Since raw data files often include observations from multiple stations, we import our raw data always directly into a Dataset. We use the Dataset.import_data_from_file() method, to import the raw data into a Dataset.

A key component for importing raw data, is a description of what your data represents and how it is formatted. This is done by providing a template file, that describes how your raw data is structured.

Importing your raw data#

As an example we will import a demo file of raw observations. In order to do that we need to :

Create a template file for our raw data file. The build_template_prompt() function will guide you in this process. It will ask questions, once you answered them a template file is created. It will also propose some code that you use to import your data
Create a Dataset instance
Add the raw data into the Dataset.

[2]:

# Specify the path to your raw data file (we use the demo file as example)
path_to_datafile=metobs_toolkit.demo_datafile

# We will also use a metadata file
path_to_metadatafile=metobs_toolkit.demo_metadatafile

[3]:

%%script true

#Create a template for these data files
metobs_toolkit.build_template_prompt()

[4]:

#specify the path to the templatefile that was created
path_to_templatefile=metobs_toolkit.demo_template #demo file as example!!

Now that we have the datafiles and the templatefile, we create an empty Dataset, and import the data into it.

[5]:

dataset = metobs_toolkit.Dataset() #Create a new dataset object

#Load the data
dataset.import_data_from_file(
                    template_file=path_to_templatefile, #The template file
                    input_data_file=path_to_datafile, #The data file
                    input_metadata_file=path_to_metadatafile, #The metadata file
                    )

Luchtdruk is present in the datafile, but not found in the template! This column will be ignored.
Neerslagintensiteit is present in the datafile, but not found in the template! This column will be ignored.
Neerslagsom is present in the datafile, but not found in the template! This column will be ignored.
Rukwind is present in the datafile, but not found in the template! This column will be ignored.
Luchtdruk_Zeeniveau is present in the datafile, but not found in the template! This column will be ignored.
Globe Temperatuur is present in the datafile, but not found in the template! This column will be ignored.
The following columns are present in the data file, but not in the template! They are skipped!
 ['Luchtdruk', 'Luchtdruk_Zeeniveau', 'Globe Temperatuur', 'Neerslagsom', 'Rukwind', 'Neerslagintensiteit']
The following columns are found in the metadata, but not in the template and are therefore ignored:
['stad', 'benaming', 'sponsor', 'Network']
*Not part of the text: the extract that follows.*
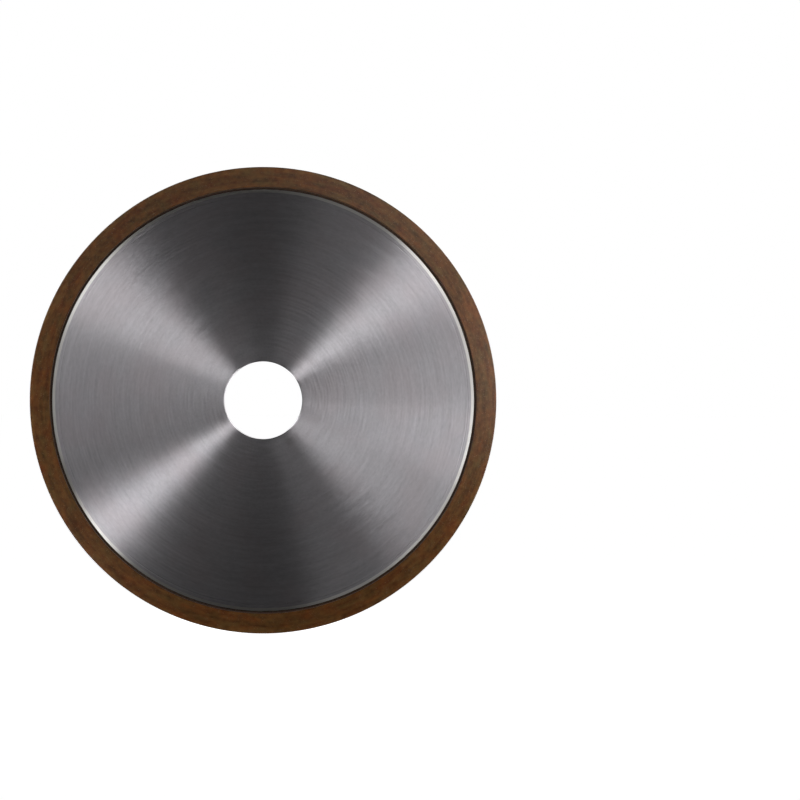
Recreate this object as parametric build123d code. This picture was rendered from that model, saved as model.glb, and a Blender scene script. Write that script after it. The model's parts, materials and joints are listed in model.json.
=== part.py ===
from build123d import *

import os
from math import cos, radians, tan

# Resin-bond diamond grinding wheel with a plain rim. All sizes are in millimetres.
#
# Frame: the wheel turns about +Y, its front face looks along -Y and +Z is up. The origin is the middle
# of the arbor bore, half-way between the two faces.
#
# Every piece is turned, so each one is a half-section of (radius, axial) points carried round the axis.

# Overall sizes
WHEEL_DIAMETER = 152.4
RIM_WIDTH = 6.35

# Diamond rim
ABRASIVE_DEPTH = 6.6
RIM_EDGE_ROUND = 0.3
RIM_INNER_BREAK = 0.15

# Steel core
BORE_DIAMETER = 25.4
BORE_DEBURR = 0.25
FACE_RELIEF = 0.1
EDGE_BEVEL_WIDTH = 0.95
EDGE_BEVEL_DROP = 0.3
WITNESS_LINE_INSET = 2.0
WITNESS_LINE_WIDTH = 0.45
WITNESS_LINE_DEPTH = 0.09

# Dovetail groove turned round the core's edge, which keys the rim against centrifugal load
KEY_MOUTH = 2.4
KEY_DEPTH = 0.9
KEY_FLANK_ANGLE = 15.0

# Joint between the core and the rim
JOINT_GROOVE_WIDTH = 0.8
JOINT_GROOVE_DEPTH = 0.45
BOND_FILM_THICKNESS = 0.12

# What follows from them
RIM_OUTER_RADIUS = WHEEL_DIAMETER / 2
RIM_INNER_RADIUS = RIM_OUTER_RADIUS - ABRASIVE_DEPTH
CORE_EDGE_RADIUS = RIM_INNER_RADIUS - JOINT_GROOVE_WIDTH
CORE_HALF_WIDTH = RIM_WIDTH / 2 - FACE_RELIEF
JOINT_HALF_WIDTH = CORE_HALF_WIDTH - JOINT_GROOVE_DEPTH
BORE_RADIUS = BORE_DIAMETER / 2
WITNESS_LINE_RADIUS = CORE_EDGE_RADIUS - WITNESS_LINE_INSET


def both_sides(upper_points):
    """Closes a half-section that is the same on both sides of the wheel's middle plane."""
    lower_points = [(radius, -axial) for radius, axial in reversed(upper_points)]
    return upper_points + lower_points


def turned(section):
    """Carries a half-section once round the wheel's axis."""
    return revolve(section, axis=Axis.Y, revolution_arc=360)


def keyed_edge(clearance, half_width):
    """Upper half of the core's dovetailed edge, moved outwards by a clearance.

    The flank of the dovetail widens inwards, so a wall moved off it by the clearance loses the
    clearance over the cosine of the flank angle, measured along the wheel's axis.
    """
    lean = tan(radians(KEY_FLANK_ANGLE))
    flank_shift = clearance * (lean + 1 / cos(radians(KEY_FLANK_ANGLE)))
    wall = CORE_EDGE_RADIUS + clearance
    mouth = KEY_MOUTH / 2 - flank_shift
    return [
        (wall, half_width),
        (wall, mouth),
        (wall - KEY_DEPTH, mouth + KEY_DEPTH * lean),
    ]


def steel_core():
    """Ground steel disc: arbor bore, flange faces, witness line, bevelled and dovetailed edge."""
    deburr_end = BORE_RADIUS + BORE_DEBURR
    bevel_start = CORE_EDGE_RADIUS - EDGE_BEVEL_WIDTH
    face = [
        (BORE_RADIUS, CORE_HALF_WIDTH - BORE_DEBURR),
        (deburr_end, CORE_HALF_WIDTH),
        (WITNESS_LINE_RADIUS - WITNESS_LINE_WIDTH / 2, CORE_HALF_WIDTH),
        (WITNESS_LINE_RADIUS, CORE_HALF_WIDTH - WITNESS_LINE_DEPTH),
        (WITNESS_LINE_RADIUS + WITNESS_LINE_WIDTH / 2, CORE_HALF_WIDTH),
        (bevel_start, CORE_HALF_WIDTH),
    ]
    edge = keyed_edge(0, CORE_HALF_WIDTH - EDGE_BEVEL_DROP)
    return turned(make_face(Polyline(*both_sides(face + edge), close=True)))


def bond_film():
    """Cured adhesive primer, an even film over the core's dovetailed edge."""
    inner = both_sides(keyed_edge(0, JOINT_HALF_WIDTH))
    outer = both_sides(keyed_edge(BOND_FILM_THICKNESS, JOINT_HALF_WIDTH))
    return turned(make_face(Polyline(*inner, *reversed(outer), close=True)))


def backing_ring():
    """Diamond-free moulded ring between the film and the rim, which fills the dovetail."""
    inner = both_sides(keyed_edge(BOND_FILM_THICKNESS, JOINT_HALF_WIDTH))
    outer = [(RIM_INNER_RADIUS, -JOINT_HALF_WIDTH), (RIM_INNER_RADIUS, JOINT_HALF_WIDTH)]
    return turned(make_face(Polyline(*inner, *outer, close=True)))


def diamond_rim():
    """Moulded resin and diamond rim: square section, outer edges rounded, inner edges broken."""
    section = Pos(RIM_OUTER_RADIUS - ABRASIVE_DEPTH / 2, 0) * Rectangle(ABRASIVE_DEPTH, RIM_WIDTH)
    section = fillet(section.vertices().group_by(Axis.X)[-1], RIM_EDGE_ROUND)
    section = chamfer(section.vertices().group_by(Axis.X)[0], RIM_INNER_BREAK)
    return turned(section)


PIECES = {
    "steel_core": steel_core,
    "bond_film": bond_film,
    "backing_ring": backing_ring,
    "diamond_rim": diamond_rim,
}

os.makedirs("parts", exist_ok=True)
for node, build_piece in PIECES.items():
    export_step(build_piece(), f"parts/{node}.step")
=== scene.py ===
"""Looks of a resin-bond diamond grinding wheel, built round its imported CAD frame.

Frame: metres. The wheel turns about +Y, its front face looks along -Y and +Z is up. The origin is the
middle of the arbor bore.
"""
import itertools
import json
import logging
from dataclasses import dataclass
from enum import Enum

import bmesh
import bpy
import numpy as np
from bpy.types import Material, Mesh, Node
from bpy.types import NodeSocket as Socket
from bpy.types import NodeTree as Tree
from bpy.types import Object
from mathutils import Matrix, Vector


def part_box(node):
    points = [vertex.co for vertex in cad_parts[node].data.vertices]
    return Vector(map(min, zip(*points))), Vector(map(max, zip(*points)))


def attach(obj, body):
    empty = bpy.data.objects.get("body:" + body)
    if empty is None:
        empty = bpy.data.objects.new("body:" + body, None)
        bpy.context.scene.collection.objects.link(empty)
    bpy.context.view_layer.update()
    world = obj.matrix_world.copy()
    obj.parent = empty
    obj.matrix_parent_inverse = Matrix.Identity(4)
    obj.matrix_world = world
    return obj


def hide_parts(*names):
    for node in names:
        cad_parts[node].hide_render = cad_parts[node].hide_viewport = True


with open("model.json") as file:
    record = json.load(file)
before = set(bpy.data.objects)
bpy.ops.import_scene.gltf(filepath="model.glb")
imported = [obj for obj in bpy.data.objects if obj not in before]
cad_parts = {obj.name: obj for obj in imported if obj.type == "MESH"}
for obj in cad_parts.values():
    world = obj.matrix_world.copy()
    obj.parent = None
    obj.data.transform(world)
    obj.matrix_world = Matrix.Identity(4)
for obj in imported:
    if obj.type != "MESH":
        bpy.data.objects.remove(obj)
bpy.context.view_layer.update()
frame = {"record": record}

MM = 0.001
FULL_TURN = 2 * np.pi
INSET = 0.004 * MM  # how far turned surfaces stay inside the CAD ones
SEED = 4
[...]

As can be seen in the printed logs, there is a lot going on when importing the data. That is because tests are applied on your data to check for gaps, and mismatches between data and metadata.

We can now inspect the ´dataset´ further.

The attributes#

The attributes are holding the data of the dataset. Here we present some attributes that can be useful to inspect.

All classes in the MetObs-toolkit have a get_info() methods that prints out an overview of its content.

Dataset.obstypes : A collection of Obstypes that are known. These observationtypes describe a measurable quantity, and its corresponding units.

[6]:

dataset.obstypes

[6]:

{'temp': Obstype(id=temp_degree_Celsius),
 'humidity': Obstype(id=humidity_percent),
 'radiation_temp': Obstype(id=radiation_temp_degree_Celsius),
 'pressure': Obstype(id=pressure_hectopascal),
 'pressure_at_sea_level': Obstype(id=pressure_at_sea_level_hectopascal),
 'precip': Obstype(id=precip_millimeter / meter ** 2),
 'precip_sum': Obstype(id=precip_sum_millimeter / meter ** 2),
 'wind_speed': Obstype(id=wind_speed_meter / second),
 'wind_gust': Obstype(id=wind_gust_meter / second),
 'wind_direction': Obstype(id=wind_direction_degree)}

[7]:

#Note! The known obstypes are NOT the obstypes for which there are observations.
#To get the obstypes for which there are observations, use:
dataset.present_observations

[7]:

['humidity', 'temp', 'wind_direction', 'wind_speed']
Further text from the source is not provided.